Murillo made a series on the life of Saint John the Baptist for the Convent of Saint Leander, paintings that today are in different international art galleries. With the aim of returning to the convent its original meaning, reproductions of the three works executed by the artist will be exhibited.
It will host an exhibition on the genre of portraiture in Murillo’s painting, which will highlight the artist’s excellence as portraitist of great personalities of 17th century Seville. The exhibition will feature the original ‘Portrait of Juan Antonio de Miranda y Ramírez de Vergara’ (1680), belonging to the Duke of Alba’s collection and preserved in the Palace of Liria in Madrid, along with reproductions of the portraits ‘Portrait of Nicolas de Omazur’, his wife´s, ‘Isabel de Malcampo’, ‘Portrait of Íñigo Melchor Fernández de Velasco’ and the portrait ‘Andrés de Andrade y la Cal’, among others.

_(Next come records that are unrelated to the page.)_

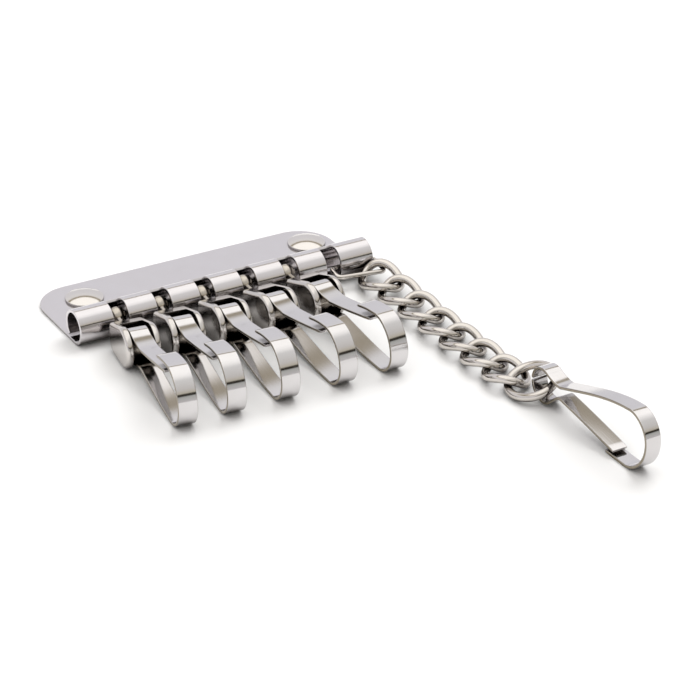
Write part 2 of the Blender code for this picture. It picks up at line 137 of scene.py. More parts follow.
def nickel_finish(name, bright, dull, roughness, lines_mm, stretch, depth_mm, by="UV", edge=None):
    """Plated steel: clouded tint, and worked lines so many mm apart and so many times longer."""
    material = bpy.data.materials.new(name)
    material.use_nodes = True
    tree = material.node_tree
    shader = tree.nodes["Principled BSDF"]
    shader.inputs["Metallic"].default_value = 1.0
    place = add_node(tree, "ShaderNodeTexCoord").outputs[by]
    unit = 1.0 if by == "UV" else 1 / MM
    cloud_place = add_node(
        tree, "ShaderNodeVectorMath", [(0, place)], [(1, (unit / CLOUD_MM,) * 3)], operation="MULTIPLY"
    )
    clouds = add_node(
        tree, "ShaderNodeTexNoise", [("Vector", cloud_place.outputs[0])], [("Scale", 1.0), ("Detail", 3.0)]
    )
    across = unit / lines_mm
    line_place = add_node(
        tree, "ShaderNodeVectorMath", [(0, place)],
        [(1, (across, across / stretch, across) if by == "UV" else (across / stretch, across, across))],
        operation="MULTIPLY",
    )
    lines = add_node(
        tree, "ShaderNodeTexNoise", [("Vector", line_place.outputs[0])], [("Scale", 1.0), ("Detail", 2.0)]
    )
    tint = add_node(
        tree, "ShaderNodeMix", [(0, clouds.outputs[0])],
        [(6, hex_colour(bright)), (7, hex_colour(dull))], data_type="RGBA",
    )
    # Painted shade: ambient occlusion darkens the tint towards brown in recesses.
    recess = add_node(tree, "ShaderNodeAmbientOcclusion", (), [("Distance", RECESS_SHADE_REACH)], samples=6)
    open_share = add_node(
        tree, "ShaderNodeMapRange", [("Value", recess.outputs["AO"])],
        [("From Min", CLOSED_IN), ("From Max", WIDE_OPEN), ("To Min", 0.0), ("To Max", 1.0)],
    )
    wear_and_recess_shade = add_node(
        tree, "ShaderNodeMix", [(0, open_share.outputs[0]), (7, tint.outputs[2])],
        [(6, hex_colour(PAINTED_RECESS_SHADE))], data_type="RGBA",
    )
    colour = wear_and_recess_shade.outputs[2]
    # Painted shade: the edge colour is mixed in near the strip's rounded edges.
    if edge:
        rim = add_node(tree, "ShaderNodeUVMap", uv_map="edge").outputs[0]
        rim_distance = add_node(tree, "ShaderNodeSeparateXYZ", [(0, rim)]).outputs["X"]
        rim_share = add_node(
            tree, "ShaderNodeMapRange", [("Value", rim_distance)],
            [("From Min", EDGE_SHADE_MM[0]), ("From Max", EDGE_SHADE_MM[1]),
             ("To Min", EDGE_SHADE_SHARE), ("To Max", 0.0)],
        )
        colour = add_node(
            tree, "ShaderNodeMix", [(0, rim_share.outputs[0]), (6, colour)], [(7, hex_colour(edge))],
            data_type="RGBA",
        ).outputs[2]
    tree.links.new(colour, shader.inputs["Base Color"])
    spread = add_node(
        tree, "ShaderNodeMapRange", [("Value", lines.outputs[0])],
        [("From Min", 0.3), ("From Max", 0.7),
         ("To Min", roughness * ROUGHNESS_SPREAD[0]), ("To Max", roughness * ROUGHNESS_SPREAD[1])],
    )
    tree.links.new(spread.outputs[0], shader.inputs["Roughness"])
    bump = add_node(
        tree, "ShaderNodeBump", [("Height", lines.outputs[0])],
        [("Strength", 1.0), ("Distance", depth_mm * MM)],
    )
    tree.links.new(bump.outputs[0], shader.inputs["Normal"])
    return material


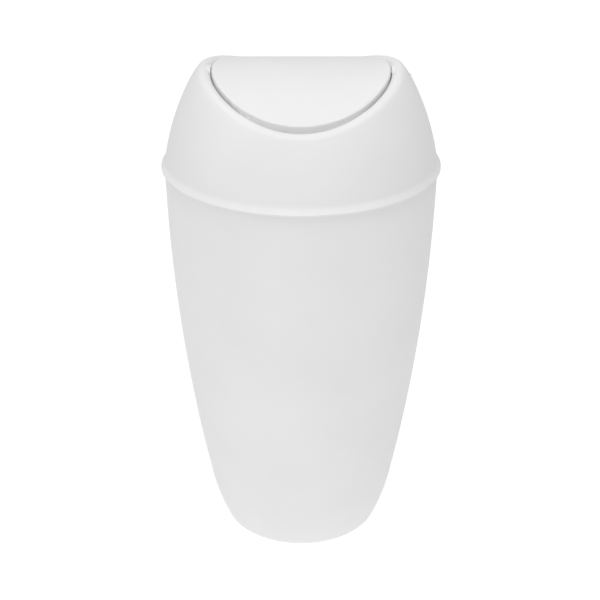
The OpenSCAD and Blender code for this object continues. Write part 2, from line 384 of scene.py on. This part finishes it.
# ---------------------------------------------------------------- body
def make_body():
    outer = body_side(0, 0, BODY_HEIGHT)
    inner = body_side(BODY_WALL, BASE_THICKNESS, BODY_HEIGHT)[::-1]
    foot_inner = CORNER_CENTRE[0] - FOOT_WIDTH
    points = ([[0, FOOT_HEIGHT], [foot_inner, FOOT_HEIGHT], [foot_inner, 0]] + list(outer)
              + list(inner) + [[0, BASE_THICKNESS]])
    radii = ([HOLLOW_ROUND, FOOT_ROUND] + [0] * (len(outer) - 1) + [MOUTH_ROUND, MOUTH_ROUND]
             + [0] * (len(inner) - 2) + [BASE_ROUND])
    line = fillet(points, radii)
    turn = np.arange(BODY_AROUND) * 2 * math.pi / BODY_AROUND
    rings = np.stack([np.outer(line[:, 0], np.cos(turn)), np.outer(line[:, 0], np.sin(turn)),
                      np.repeat(line[:, 1:2], BODY_AROUND, 1)], axis=2)
    return mesh_of("body_moulding", rings, poles=(True, True))


# ---------------------------------------------------------------- opening and flap outlines
def side_radius(oval):
    """Radius of an oval's long sides. The oval is given by its half width, which lies along X,
    its half length and the radius of its ends."""
    width, length, end = oval
    return (width ** 2 - end ** 2 + (length - end) ** 2) / (2 * (width - end))


def oval_parts(oval):
    """Radius of the oval's sides, how far past the middle their centres lie, how far from the
    middle the centres of its ends lie, and the distance from its long axis where they meet."""
    width, length, end = oval
    sides = side_radius(oval)
    back, forth = sides - width, length - end
    return sides, back, forth, end * back / math.hypot(back, forth)


def oval_length(oval, x):
    """Half length of the oval at a distance from its long axis."""
    sides, back, forth, join_x = oval_parts(oval)
    x = np.abs(x)
    near_end = forth + np.sqrt(np.maximum(oval[2] ** 2 - x ** 2, 0))
    on_side = np.sqrt(np.maximum(sides ** 2 - (x + back) ** 2, 0))
    return np.where(x < join_x, near_end, on_side)


def oval_normal(oval, x):
    """Outward direction of the oval, as its parts along X and away from the middle."""
    sides, back, _, join_x = oval_parts(oval)
    out_x = np.where(np.abs(x) < join_x, x / oval[2], (x + np.sign(x) * back) / sides)
    return out_x, np.sqrt(np.maximum(1 - out_x ** 2, 0))


def opening_oval():
    """Outline of the opening from above, through the points where the crest's inner edge crosses
    the two axes."""
    side_rise = CREST_Z - CREST_ROUND - SHOULDER_CENTRE[1]
    half_width = SHOULDER_CENTRE[0] + math.sqrt(
        (SHOULDER_RADIUS - CREST_ROUND) ** 2 - side_rise ** 2) - CREST_ROUND
    span = np.array([0, ARCH_Z]) - DOME_CENTRE
    distance = np.linalg.norm(span)
    unit = span / distance
    near, far = DOME_SIDE_RADIUS - CREST_ROUND, ARCH_RADIUS - CREST_ROUND
    along = (distance ** 2 + near ** 2 - far ** 2) / (2 * distance)
    off = math.sqrt(near ** 2 - along ** 2)
    half_length = DOME_CENTRE[0] + along * unit[0] + off * abs(unit[1]) - CREST_ROUND
    return np.array([half_width, half_length, half_width - END_TIGHTENING])


def swing_oval(oval):
    """Outline that stays inside the opening as it turns about the hinge: the oval with the same
    sides, and with longer ends, because the crest is lower there than the hinge."""
    width, length, _ = oval
    sides = side_radius(oval)
    rise = HINGE_Z - ARCH_Z
    crest_drop = rise - math.sqrt((ARCH_RADIUS - CREST_ROUND) ** 2
                                  - (OPENING[1] + CREST_ROUND) ** 2)
    longer = math.hypot(length, crest_drop)
    end = (2 * sides * width - width ** 2 - longer ** 2) / (2 * (sides - longer))
    return np.array([width, longer, end])


OPENING = opening_oval()
FLAP = OPENING - [SIDE_GAP, FLAP_GAP, SIDE_GAP]
FLAP_SWING = swing_oval(FLAP)
PIN_TIP = FLAP[0] + PIN_LENGTH


# ---------------------------------------------------------------- lid
def crest_line():
    """The line that the lid's crest is rounded about: points, the angle of the dome there, and
    three unit directions, out of the dome, up from the arch, and level towards the opening."""
    inset = ARCH_RADIUS - CREST_ROUND
    reach = root_of(lambda r: dome_distance(r, arch_height(CREST_ROUND, r * SIN)) + CREST_ROUND,
                    CREST_NEAREST, CREST_FARTHEST)
    centre = ring_at(reach, arch_height(CREST_ROUND, reach * SIN))
    y, z = centre[:, 1], centre[:, 2]
    angle = dome_angle(reach, z)
    from_dome = np.stack([np.cos(angle) * COS, np.cos(angle) * SIN, np.sin(angle)], axis=1)
    from_arch = np.stack([np.zeros(AROUND), y, z - ARCH_Z], axis=1) / inset
    along = np.cross(from_dome, from_arch)
    inward = np.stack([-along[:, 1], along[:, 0], np.zeros(AROUND)], axis=1)
    inward /= np.linalg.norm(inward, axis=1, keepdims=True)
    inward *= -np.sign((inward * centre).sum(1, keepdims=True))
    return centre, angle, from_dome, from_arch, inward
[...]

It probably held within its walls two important paintings by Murillo, ‘Apparition of the Virgin to Saint Bernard’ and ‘Imposition of the Chasuble on Saint Ildephonsus’ (c. 1650-1655), works belonging to the Prado Museum, and whose theme is directly linked to the Cistercian Order. Both will be reproduced to give back to the temple the symbolism that the artist expressed through these canvases.
For the Convent of the Carmen (subsequently, Barracks of the Carmen, and now Seville’s Music Conservatory), Murillo made the emblematic ‘Virgin of the Rosary’ (c. 1650) belonging to the Palazzo Pitti in Florence. This work will be reproduced in the cloister of the old convent and will be accompanied by other copies whose main theme is the Virgin and the Child.